**RECORDED DATA**.

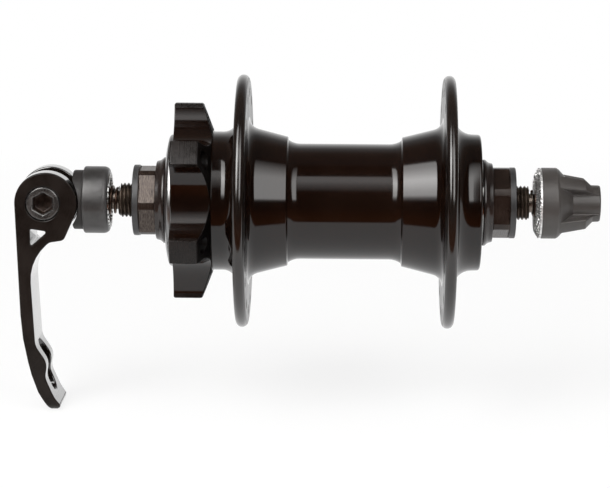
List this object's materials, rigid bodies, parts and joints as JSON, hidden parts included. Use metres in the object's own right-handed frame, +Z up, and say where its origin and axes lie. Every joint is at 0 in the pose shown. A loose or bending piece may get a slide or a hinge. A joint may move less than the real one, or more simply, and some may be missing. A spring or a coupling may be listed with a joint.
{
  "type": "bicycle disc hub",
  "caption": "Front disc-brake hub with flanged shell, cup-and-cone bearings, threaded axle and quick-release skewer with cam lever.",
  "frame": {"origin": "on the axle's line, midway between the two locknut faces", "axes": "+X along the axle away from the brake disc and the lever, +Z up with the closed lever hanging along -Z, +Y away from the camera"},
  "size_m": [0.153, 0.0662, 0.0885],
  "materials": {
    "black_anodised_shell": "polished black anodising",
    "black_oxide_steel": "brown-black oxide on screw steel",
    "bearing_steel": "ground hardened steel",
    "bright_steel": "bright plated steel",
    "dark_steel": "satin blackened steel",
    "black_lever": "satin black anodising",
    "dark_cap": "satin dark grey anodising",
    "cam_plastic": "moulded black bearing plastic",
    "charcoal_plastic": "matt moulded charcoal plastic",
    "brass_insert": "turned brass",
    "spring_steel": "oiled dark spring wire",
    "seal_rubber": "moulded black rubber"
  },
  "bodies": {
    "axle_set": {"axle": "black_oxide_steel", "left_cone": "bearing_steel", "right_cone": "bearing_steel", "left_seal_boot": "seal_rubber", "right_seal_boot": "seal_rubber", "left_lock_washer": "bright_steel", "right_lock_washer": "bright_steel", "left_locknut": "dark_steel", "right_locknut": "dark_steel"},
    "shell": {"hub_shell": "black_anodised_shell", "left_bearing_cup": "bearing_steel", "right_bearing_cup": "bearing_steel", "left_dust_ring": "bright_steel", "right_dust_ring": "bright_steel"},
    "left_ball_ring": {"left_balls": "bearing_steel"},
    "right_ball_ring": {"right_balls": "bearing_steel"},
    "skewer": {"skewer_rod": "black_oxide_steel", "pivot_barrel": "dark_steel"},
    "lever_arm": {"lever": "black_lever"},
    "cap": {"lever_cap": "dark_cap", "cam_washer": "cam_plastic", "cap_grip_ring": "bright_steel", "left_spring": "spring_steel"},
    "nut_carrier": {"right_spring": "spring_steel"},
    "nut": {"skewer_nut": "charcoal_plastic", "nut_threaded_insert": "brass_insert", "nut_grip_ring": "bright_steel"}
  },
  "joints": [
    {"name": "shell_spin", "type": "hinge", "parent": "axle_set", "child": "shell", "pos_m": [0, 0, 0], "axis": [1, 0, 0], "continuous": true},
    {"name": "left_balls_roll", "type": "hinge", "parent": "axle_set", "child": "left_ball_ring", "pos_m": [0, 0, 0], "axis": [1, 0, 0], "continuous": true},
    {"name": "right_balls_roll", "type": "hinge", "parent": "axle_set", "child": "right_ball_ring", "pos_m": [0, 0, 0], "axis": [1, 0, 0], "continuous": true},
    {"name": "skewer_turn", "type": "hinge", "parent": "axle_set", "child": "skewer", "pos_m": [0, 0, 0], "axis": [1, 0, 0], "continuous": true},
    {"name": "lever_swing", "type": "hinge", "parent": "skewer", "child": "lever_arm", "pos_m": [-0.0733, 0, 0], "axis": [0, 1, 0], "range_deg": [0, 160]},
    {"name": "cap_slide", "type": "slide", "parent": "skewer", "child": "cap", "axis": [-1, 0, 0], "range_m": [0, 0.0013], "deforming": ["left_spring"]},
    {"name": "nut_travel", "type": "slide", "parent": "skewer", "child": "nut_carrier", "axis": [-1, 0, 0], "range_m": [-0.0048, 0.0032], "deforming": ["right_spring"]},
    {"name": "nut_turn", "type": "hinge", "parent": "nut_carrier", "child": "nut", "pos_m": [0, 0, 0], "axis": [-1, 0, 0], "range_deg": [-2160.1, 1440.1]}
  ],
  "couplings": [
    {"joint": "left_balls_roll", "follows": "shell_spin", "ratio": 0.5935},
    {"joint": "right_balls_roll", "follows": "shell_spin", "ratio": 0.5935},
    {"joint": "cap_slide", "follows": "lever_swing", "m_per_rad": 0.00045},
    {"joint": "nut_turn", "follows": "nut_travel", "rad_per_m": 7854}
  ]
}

**WHAT THIS TASK INVOLVES**.
Extract the full listing above without alteration.

**FINAL RESULT**.
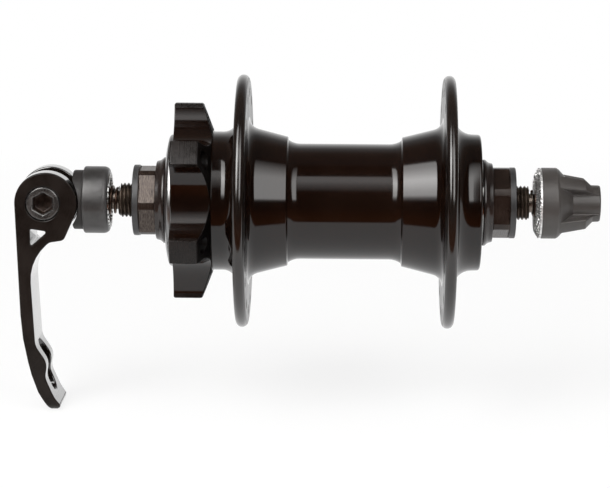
List this object's materials, rigid bodies, parts and joints as JSON, hidden parts included. Use metres in the object's own right-handed frame, +Z up, and say where its origin and axes lie. Every joint is at 0 in the pose shown. A loose or bending piece may get a slide or a hinge. A joint may move less than the real one, or more simply, and some may be missing. A spring or a coupling may be listed with a joint.
{
  "type": "bicycle disc hub",
  "caption": "Front disc-brake hub with flanged shell, cup-and-cone bearings, threaded axle and quick-release skewer with cam lever.",
  "frame": {"origin": "on the axle's line, midway between the two locknut faces", "axes": "+X along the axle away from the brake disc and the lever, +Z up with the closed lever hanging along -Z, +Y away from the camera"},
  "size_m": [0.153, 0.0662, 0.0885],
  "materials": {
    "black_anodised_shell": "polished black anodising",
    "black_oxide_steel": "brown-black oxide on screw steel",
    "bearing_steel": "ground hardened steel",
    "bright_steel": "bright plated steel",
    "dark_steel": "satin blackened steel",
    "black_lever": "satin black anodising",
    "dark_cap": "satin dark grey anodising",
    "cam_plastic": "moulded black bearing plastic",
    "charcoal_plastic": "matt moulded charcoal plastic",
    "brass_insert": "turned brass",
    "spring_steel": "oiled dark spring wire",
    "seal_rubber": "moulded black rubber"
  },
  "bodies": {
    "axle_set": {"axle": "black_oxide_steel", "left_cone": "bearing_steel", "right_cone": "bearing_steel", "left_seal_boot": "seal_rubber", "right_seal_boot": "seal_rubber", "left_lock_washer": "bright_steel", "right_lock_washer": "bright_steel", "left_locknut": "dark_steel", "right_locknut": "dark_steel"},
    "shell": {"hub_shell": "black_anodised_shell", "left_bearing_cup": "bearing_steel", "right_bearing_cup": "bearing_steel", "left_dust_ring": "bright_steel", "right_dust_ring": "bright_steel"},
    "left_ball_ring": {"left_balls": "bearing_steel"},
    "right_ball_ring": {"right_balls": "bearing_steel"},
    "skewer": {"skewer_rod": "black_oxide_steel", "pivot_barrel": "dark_steel"},
    "lever_arm": {"lever": "black_lever"},
    "cap": {"lever_cap": "dark_cap", "cam_washer": "cam_plastic", "cap_grip_ring": "bright_steel", "left_spring": "spring_steel"},
    "nut_carrier": {"right_spring": "spring_steel"},
    "nut": {"skewer_nut": "charcoal_plastic", "nut_threaded_insert": "brass_insert", "nut_grip_ring": "bright_steel"}
  },
  "joints": [
    {"name": "shell_spin", "type": "hinge", "parent": "axle_set", "child": "shell", "pos_m": [0, 0, 0], "axis": [1, 0, 0], "continuous": true},
    {"name": "left_balls_roll", "type": "hinge", "parent": "axle_set", "child": "left_ball_ring", "pos_m": [0, 0, 0], "axis": [1, 0, 0], "continuous": true},
    {"name": "right_balls_roll", "type": "hinge", "parent": "axle_set", "child": "right_ball_ring", "pos_m": [0, 0, 0], "axis": [1, 0, 0], "continuous": true},
    {"name": "skewer_turn", "type": "hinge", "parent": "axle_set", "child": "skewer", "pos_m": [0, 0, 0], "axis": [1, 0, 0], "continuous": true},
    {"name": "lever_swing", "type": "hinge", "parent": "skewer", "child": "lever_arm", "pos_m": [-0.0733, 0, 0], "axis": [0, 1, 0], "range_deg": [0, 160]},
    {"name": "cap_slide", "type": "slide", "parent": "skewer", "child": "cap", "axis": [-1, 0, 0], "range_m": [0, 0.0013], "deforming": ["left_spring"]},
    {"name": "nut_travel", "type": "slide", "parent": "skewer", "child": "nut_carrier", "axis": [-1, 0, 0], "range_m": [-0.0048, 0.0032], "deforming": ["right_spring"]},
    {"name": "nut_turn", "type": "hinge", "parent": "nut_carrier", "child": "nut", "pos_m": [0, 0, 0], "axis": [-1, 0, 0], "range_deg": [-2160.1, 1440.1]}
  ],
  "couplings": [
    {"joint": "left_balls_roll", "follows": "shell_spin", "ratio": 0.5935},
    {"joint": "right_balls_roll", "follows": "shell_spin", "ratio": 0.5935},
    {"joint": "cap_slide", "follows": "lever_swing", "m_per_rad": 0.00045},
    {"joint": "nut_turn", "follows": "nut_travel", "rad_per_m": 7854}
  ]
}